Fury, the World War II drama starring Brad Pitt, Shia Labeouf, and Logan Lerman has been anticipated by film buffs and movie critics alike since its announcement in 2013 and it did not disappoint.
Movie-goers will welcome this film with open arms as it marks the beginning of an impressive Fall movie season.
This is a movie that requires its audience to emotionally prepare themselves ahead of time. The actor’s brilliant performances combined with a compelling script make you feel the pain of every death, every tear shed, and the disappointment of each losing battle. This film makes you root for these anti-heroes even though one or more deaths are inevitable.
Fury dismisses accusations that the World War II film genre is growing tiresome. The people claiming that are also probably the people who didn’t see the point in studying history in high school.

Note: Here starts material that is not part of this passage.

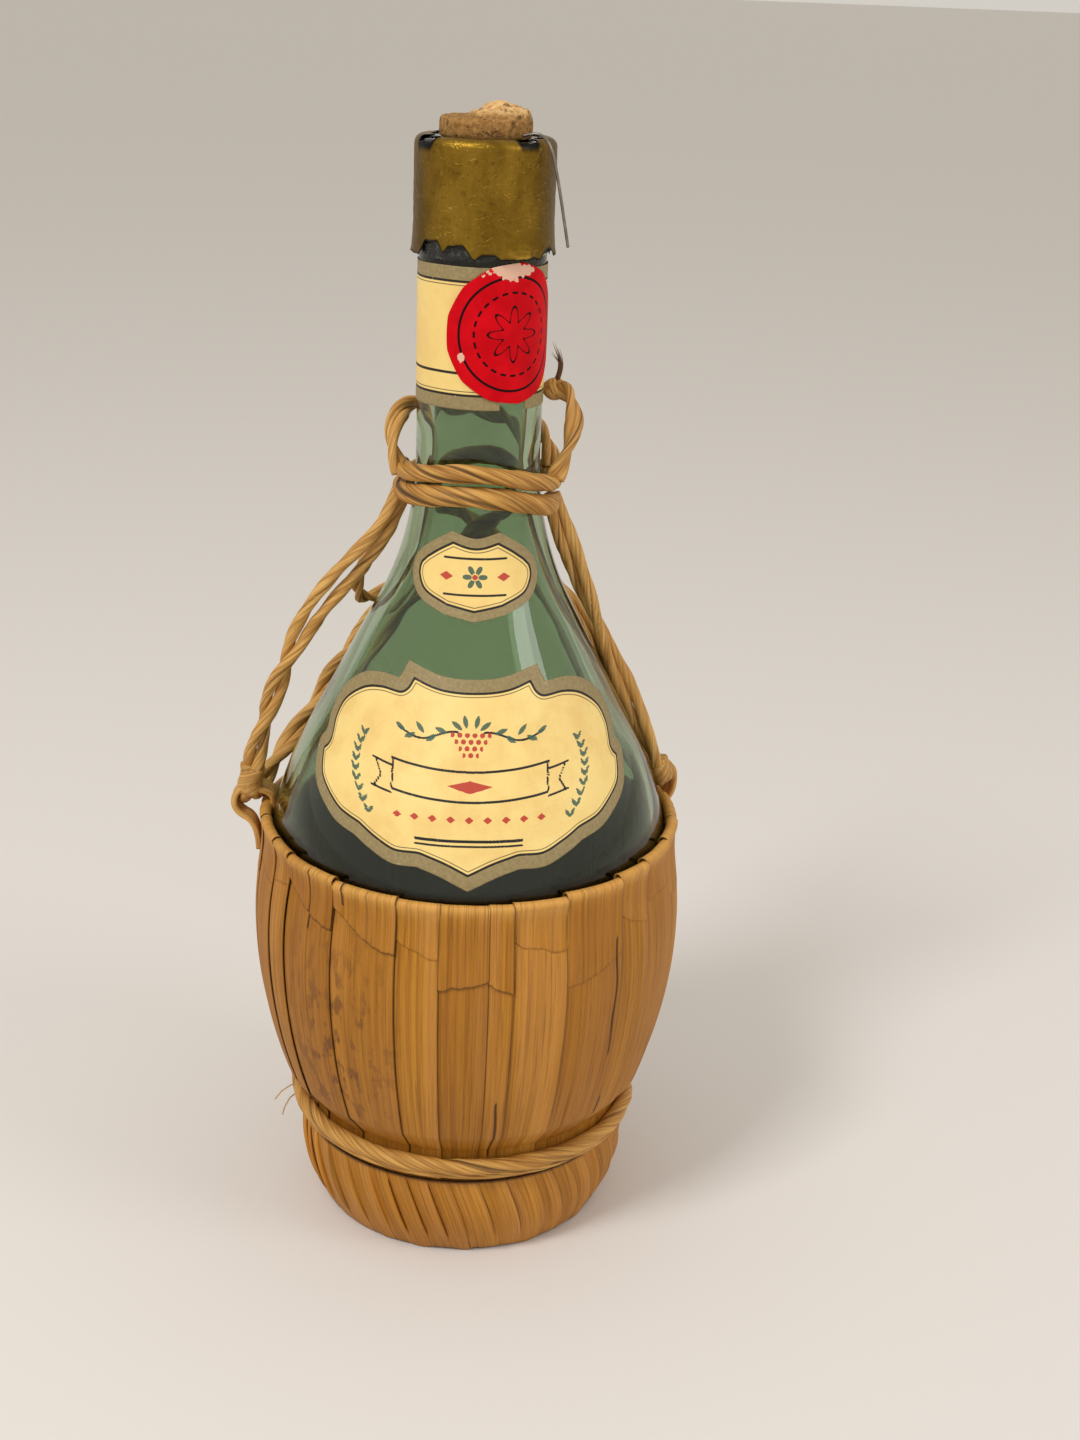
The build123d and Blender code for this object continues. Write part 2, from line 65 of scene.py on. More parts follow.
arc_middle = bulb_radius - shoulder_arc
rise = bulb_height - flask_bottom
cap_radius = (shoulder_arc**2 - arc_middle**2 - rise**2) / (2 * (shoulder_arc - rise))
cap_height = flask_bottom + cap_radius
cap_end = atan2(cap_height - bulb_height, -arc_middle)
shoulder_radius = arc_middle + shoulder_arc * cos(shoulder_slope)
shoulder_height = bulb_height + shoulder_arc * sin(shoulder_slope)
sweep_radius = neck_radius + neck_arc * (1 - cos(shoulder_slope))
sweep_height = shoulder_height + (shoulder_radius - sweep_radius) / tan(shoulder_slope)
neck_height = sweep_height + neck_arc * sin(shoulder_slope)


def glass_radius(height):
    """The flask's outer radius at a height: a cap, the bulb's long arc, a straight shoulder, an
    arc into the neck and the straight neck."""
    z = np.asarray(height, float)
    cap = np.sqrt(np.clip(cap_radius**2 - (z - cap_height) ** 2, 0, None))
    bulb = arc_middle + np.sqrt(np.clip(shoulder_arc**2 - (z - bulb_height) ** 2, 0, None))
    shoulder = shoulder_radius - (z - shoulder_height) * tan(shoulder_slope)
    below_neck = np.clip(neck_height - z, 0, neck_arc)
    sweep = neck_radius + neck_arc - np.sqrt(neck_arc**2 - below_neck**2)
    cap_top = cap_height + cap_radius * sin(cap_end)
    return np.select([z < cap_top, z < shoulder_height, z < sweep_height], [cap, bulb, shoulder], sweep)


def unit(value):
    """A value held between 0 and 1."""
    return np.clip(value, 0, 1)


def whole_turn(count):
    """Azimuths at even steps round the flask."""
    return np.linspace(0, 360, count, endpoint=False)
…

The film’s truth about the senseless loss in war is every bit relevant today as it was in 1944.
Fury focuses on a particular tank called Fury that managed to outlast every other American tank, despite being severely outnumbered and surpassed in technological advances by the Germans. While the story itself may be a fictionalized version, the script was composed actual veteran’s accounts. Making the tank the focal point of the film added another dimension which made for visually stimulating battles, keeping every part of the audience members clenched.
What Fury accomplishes is portraying the burdens of war in a gruesome and gut-wrenching manner with a special effects and makeup department that leaves nothing to the imagination. The same way that Saving Private Ryan did when it won its Best Director Academy Award in 1999. 15 years later, Fury director David Ayers could have a shot at that same title.
Performances from these A-list actors have arguably never been better. After a slew of public missteps, Shia Labeouf reminds us why co-star Brad Pitt called him one of the best actors of he’s ever seen. A Best Supporting Actor nomination would not be unfounded for Labeouf.
Semi-newcomer Logan Lerman, who had previously been seen in young adult hits, The Perks of Being a Wallflower and Percy Jackson:The Lightning Thief, held his own against the incomparable Pitt, who is never more at home than he is in World War II films.
Ayer’s script has his characters walking the lines of moral ambiguity, evident in Pitt’s “Wardaddy” persona. The troubled war hero tries to keep some semblance of honor all the while turning his soldiers into Nazi-killing machines. Machine just so happens to be the nickname given to Lerman’s character as he finally realizes that it is kill or be killed in the midst of war. It’s almost celebratory for the crew when Machine loses his last shred of innocence.
Fury isn’t all gloom and doom though, Michael Pena’s character Gordo delivers some humorous spots in an otherwise dark film, which almost make you feel guilty for chuckling at a war film. But fear not, the chuckles are few and far between in this emotional investment of a movie, which allows the audience to experience it rather than just watch it.
Fury took in about $23.5 million according to the New York Times, taking the number one spot in its opening weekend and has been reviewed positively by notable critics. The release of Gone Girl about a month prior may have taken some of the burden off of Fury to be the next movie that wowed viewers after what some would call a disappointing summer box-office.
With that in mind, there was still an enormous amount of expectations for this movie to perform well, which it did. Viewers should remember not to put an entire film season’s worth of expectations into this movie and simply enjoy it for what it is. The storyline is strong, the actors are incredible, and Fury is a movie that still manages to shock, sadden, and even make you smile.